Autorretrato de Diego Rodríguez de Silva y Velázquez, 1656. |
La idea de que cada persona es única no era para mí nueva. Pero yo creía que cada persona estaba llamada a ser algo, a cumplir una cosa que se llama vocación y creo que esta idea está bastante extendida, porque habitualmente la palabra vocación se identifica con profesiones o actividades genéricas.
Es claro que en un sentido importante hay vocaciones genéricas, incluso naturales. Todos estamos llamados a «ser hijos», aunque algunos no parezcan saberlo, o aunque a menudo no nos comportemos como tales. Y como toda vocación en sentido fuerte, «ser hijo» no es algo que se elige, sino que, literalmente, nos lo encontramos. Y quizá estamos llamados también a ser hermanos, padres, madres… y eso es algo que, con independencia de que lo queramos o no, también nos lo encontramos. Suele hablarse además de la vocación del sacerdote, del médico, del militar, del maestro… Son de nuevo vocaciones naturales, en el sentido de que son necesarias para la existencia y perpetuación de cualquier sociedad humana.

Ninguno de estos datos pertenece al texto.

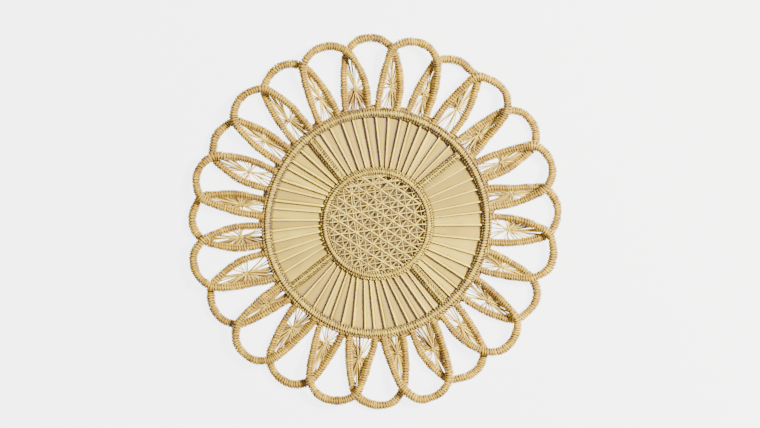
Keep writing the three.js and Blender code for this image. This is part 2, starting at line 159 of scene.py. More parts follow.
class Finish:
    def __init__(self, name, viewport):
        self.material = bpy.data.materials.new(name)
        self.material.use_nodes = True
        self.material.diffuse_color = viewport
        self.tree = self.material.node_tree
        self.tree.nodes.clear()

    def node(self, kind, settings=None, inputs=None, output=0):
        made = self.tree.nodes.new(kind)
        for key, value in (settings or {}).items():
            if key == "stops":
                ramp = made.color_ramp
                while len(ramp.elements) < len(value):
                    ramp.elements.new(0.5)
                for element, (place, colour) in zip(ramp.elements, value):
                    element.position = place
                    element.color = (*colour, 1)
            else:
                setattr(made, key, value)
        for key, value in (inputs or {}).items():
            if isinstance(value, Shade):
                self.tree.links.new(value.socket, made.inputs[key])
            else:
                made.inputs[key].default_value = value
        return Shade(self, made.outputs[output]) if len(made.outputs) else None

    def attribute(self, name):
        return self.node("ShaderNodeAttribute", {"attribute_name": name}, output="Fac")

    def place(self):
        return self.node("ShaderNodeTexCoord", output="Object")

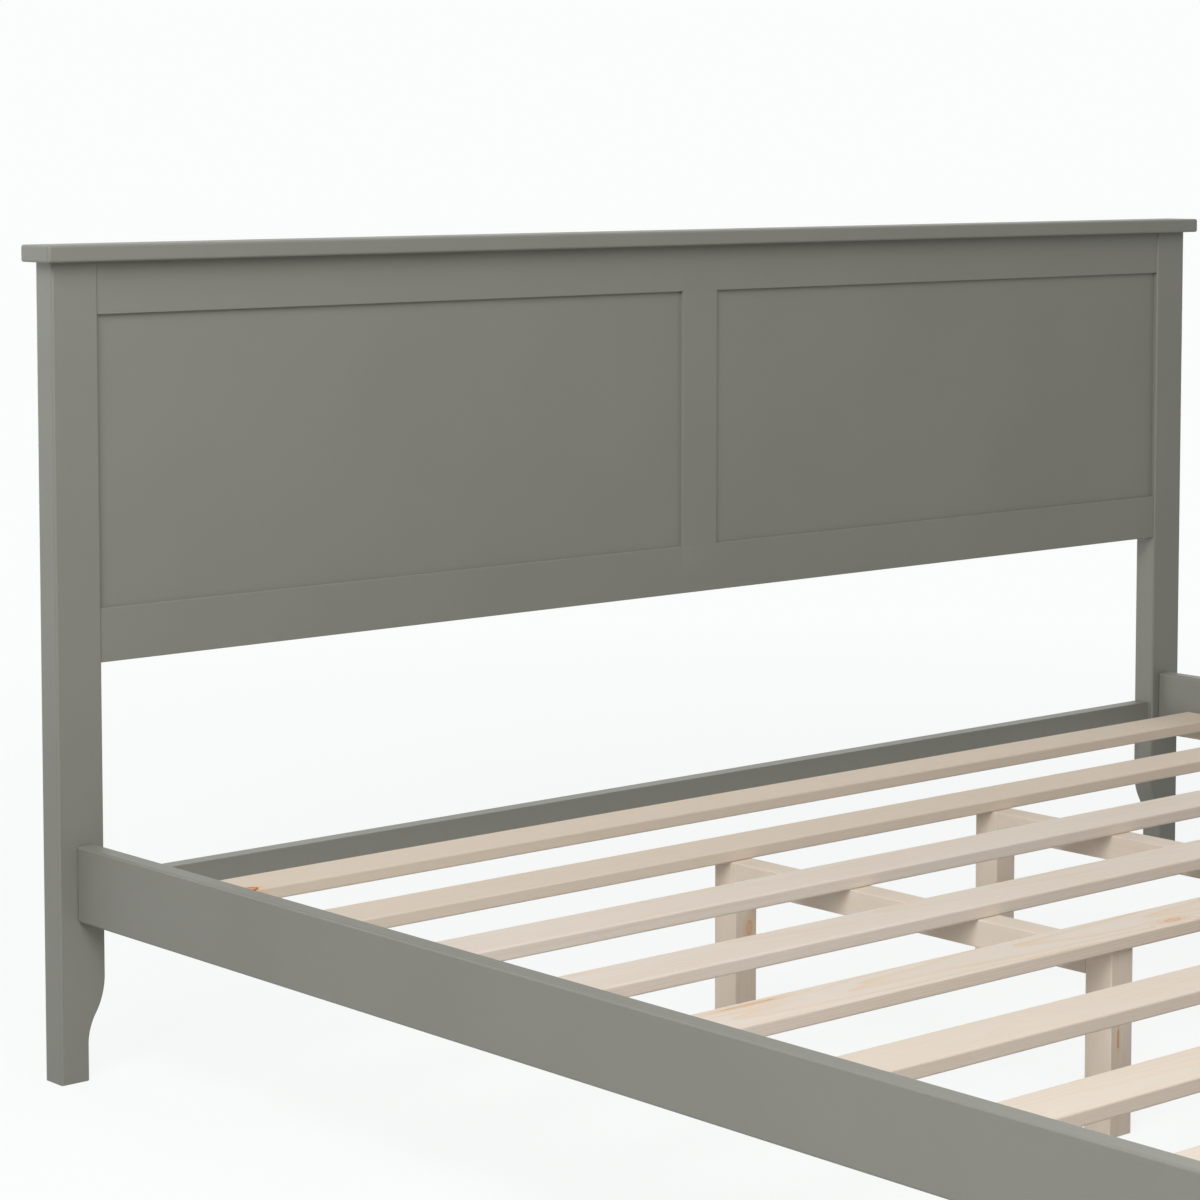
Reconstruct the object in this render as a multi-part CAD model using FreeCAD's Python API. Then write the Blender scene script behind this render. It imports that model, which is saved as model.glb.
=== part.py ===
import FreeCAD, Part
import math
import os

from FreeCAD import Vector

# A king-size panel bed: a painted frame-and-panel headboard, two painted side rails that
# hook into the posts, a low foot end, and ten pine slats on cleats and four support stands.
# X runs across the bed, Y from the foot to the head, Z up from the floor. The origin is on
# the floor, in the middle of the outer box. Sizes are in millimetres.

os.makedirs("parts", exist_ok=True)

# ---------------------------------------------------------------- driving dimensions

# The well that takes the mattress, between the side rails and between the end posts.
WELL_WIDTH = 1944.0
WELL_LENGTH = 2045.0

# Posts. The inner side of each foot is drawn in by an ogee: a convex arc over a concave one.
POST_WIDTH = 62.0
POST_DEPTH = 36.0
POST_EDGE = 3.0
TOE_WIDTH = 38.5
OGEE_TOP = 124.0
OGEE_BOTTOM = 43.0
OGEE_CONVEX_SHARE = 0.56
HEAD_POST_HEIGHT = 966.0
FOOT_POST_RISE = 14.0
FOOT_POST_BEVEL = 2.0

# Headboard frame.
CAP_THICKNESS = 20.0
CAP_SIDE_OVERHANG = 14.0
CAP_FRONT_OVERHANG = 16.0
CAP_BACK_OVERHANG = 10.0
CAP_EDGE = 3.0
CAP_CORNER = 4.0
FRAME_THICKNESS = 22.0
FRAME_SETBACK = 2.0
FRAME_ARRIS = 0.5
TOP_RAIL_HEIGHT = 62.0
PANEL_OPENING_HEIGHT = 345.0
BOTTOM_RAIL_HEIGHT = 64.0
MULLION_WIDTH = 63.0
PANEL_THICKNESS = 12.0
GROOVE_DEPTH = 10.0
PANEL_GAP = 2.0
TENON_LENGTH = 22.0
TENON_SHOULDER = 10.0

# Low cross rail between the head posts.
CROSS_RAIL_HEIGHT = 45.0
CROSS_RAIL_SETBACK = 8.5
CROSS_TENON_THICKNESS = 12.0
CROSS_TENON_SHOULDER = 8.0

# Side rails and foot rail.
RAIL_BOTTOM = 192.0
RAIL_HEIGHT = 90.0
RAIL_THICKNESS = 24.0
RAIL_INSET = 24.0
RAIL_EDGE = 3.0

# Slats and the cleats under their ends.
SLAT_COUNT = 10
SLAT_WIDTH = 70.5
SLAT_THICKNESS = 16.0
SLAT_ARRIS = 1.8
SLAT_END_GAP = 60.0
SLAT_SIDE_CLEARANCE = 2.0
CLEAT_HEIGHT = 21.0
CLEAT_THICKNESS = 20.0
CLEAT_END_CLEARANCE = 20.0
CLEAT_ARRIS = 1.2

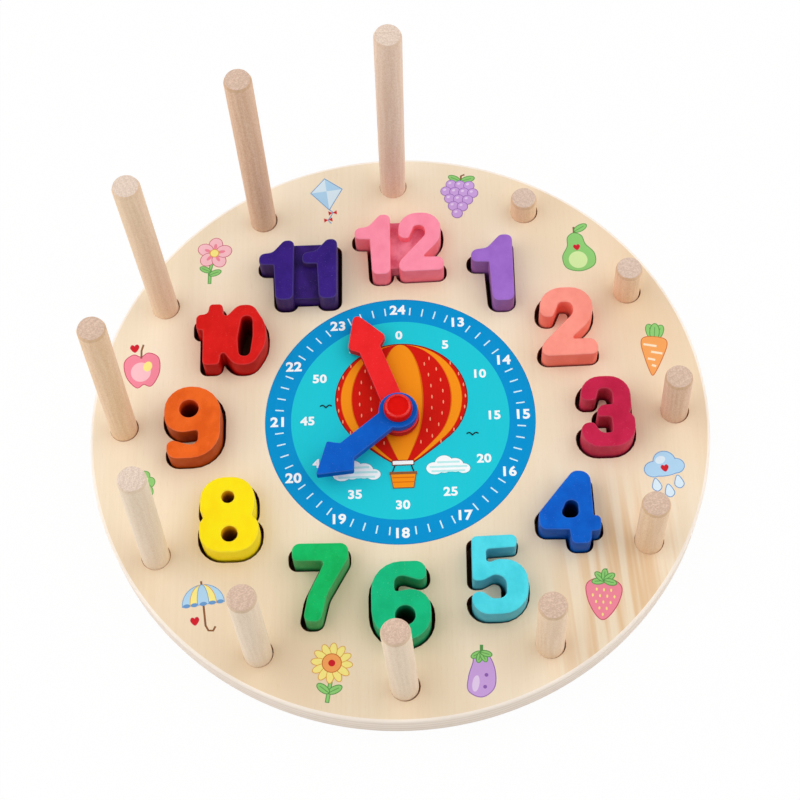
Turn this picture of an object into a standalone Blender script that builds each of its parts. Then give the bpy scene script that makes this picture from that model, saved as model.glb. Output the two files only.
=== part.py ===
"""Wooden clock puzzle: a round board with twelve lift-out numbers, twelve counting posts and two hands.

Metres, +Z up. The origin is the middle of the board's underside, and twelve o'clock points along +Y.
Lengths in this file are written in millimetres and turned to metres where the geometry is made.
"""
import math

import bmesh
import bpy
from mathutils import Matrix, Vector

MM = 0.001

# Driving sizes, in millimetres
BOARD_DIAMETER = 280.0
BASE_THICKNESS = 4.8          # plain lower sheet
BOARD_THICKNESS = 14.0        # both sheets together
GAP = 0.3                     # between pieces that rest on or in each other
BOARD_EDGE = 1.0              # softened top and bottom edges of the board
PLAY = 1.3                    # room round a number in its recess

POST_DIAMETER = 11.6          # 12 mm dowel, sanded
POST_HOLE = 12.5
POST_CIRCLE = 124.5           # radius on which the posts stand
POST_BASE_LENGTH = 2.4        # part of a post above the board that no ring uses
RING_PITCH = 10.1             # one counting ring; post N carries N of them
POST_EDGE = 0.6

NUMBER_RISE = 10.3            # top face of a number above the board
WEB_RISE = 6.3                # lower bridge between the two figures of 11 and 12
CURVE_STEP = 15.0             # degrees of turn for each facet of a rounded corner
HOLE_FACETS = 24
BOARD_FACETS = 96
RIVET_FACETS = 32
CUTTER_REACH = 2.0            # how far a cutter stands out of what it cuts

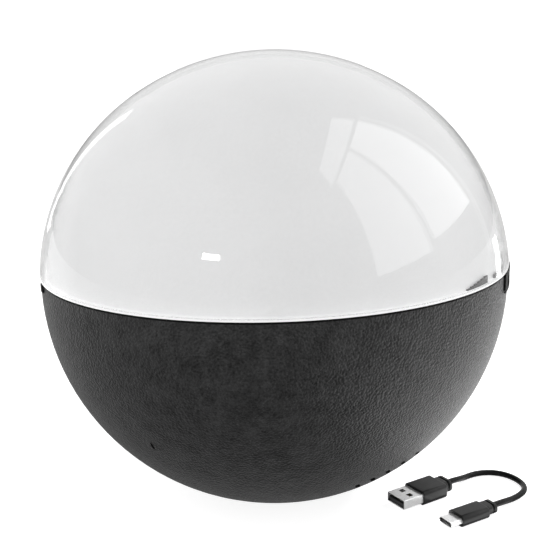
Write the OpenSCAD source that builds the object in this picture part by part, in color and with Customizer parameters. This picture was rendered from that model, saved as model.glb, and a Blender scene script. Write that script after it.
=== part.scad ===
// Floating pool light: a ball that floats upright, with a clear dome over a white diffuser,
// a dark base shell that holds the battery, ballast and controls, and a short charging cable
// that lies beside it. Millimetres, +Z up, origin at the centre of the foot.

/* [Base shell] */
// Outer radius of the base shell's sphere
base_r = 108.4; // [108.2:0.1:108.8]
// Wall thickness of the base shell
shell_t = 3; // [2.6:0.1:3]
// Height of the rim above the centre of the base shell's sphere
rim_rise = 4.7; // [4.2:0.1:5]
// Radius of the mouth inside the rim
mouth_r = 100; // [99.5:0.5:100.5]
// Radius at which the sphere would meet the floor without its rubber ring
foot_r = 24; // [23.5:0.5:25]

/* [Domes] */
// Greatest outer radius of the clear dome
dome_r = 109.25; // [109.1:0.05:109.4]
// Height of the clear dome above its widest level
dome_h = 105.5; // [105:0.5:106.5]
// Depth of the dome's widest level below the centre of the base shell's sphere
dome_drop = 2.9; // [2.5:0.1:3.2]
// Wall thickness of the clear dome
clear_t = 2; // [1.8:0.1:2.2]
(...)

Pero todas estas vocaciones, y tantas otras profesiones a las que llamamos también vocacionales, tienen unas formas históricas y sociales bastante precisas, vigentes, en las que parece que, mejor o peor, debemos encajar la singularísima personalidad de cada uno. Por eso la vocación parece una cosa que hacer, un dictado que copiar de alguien que previamente nos lo ha escrito.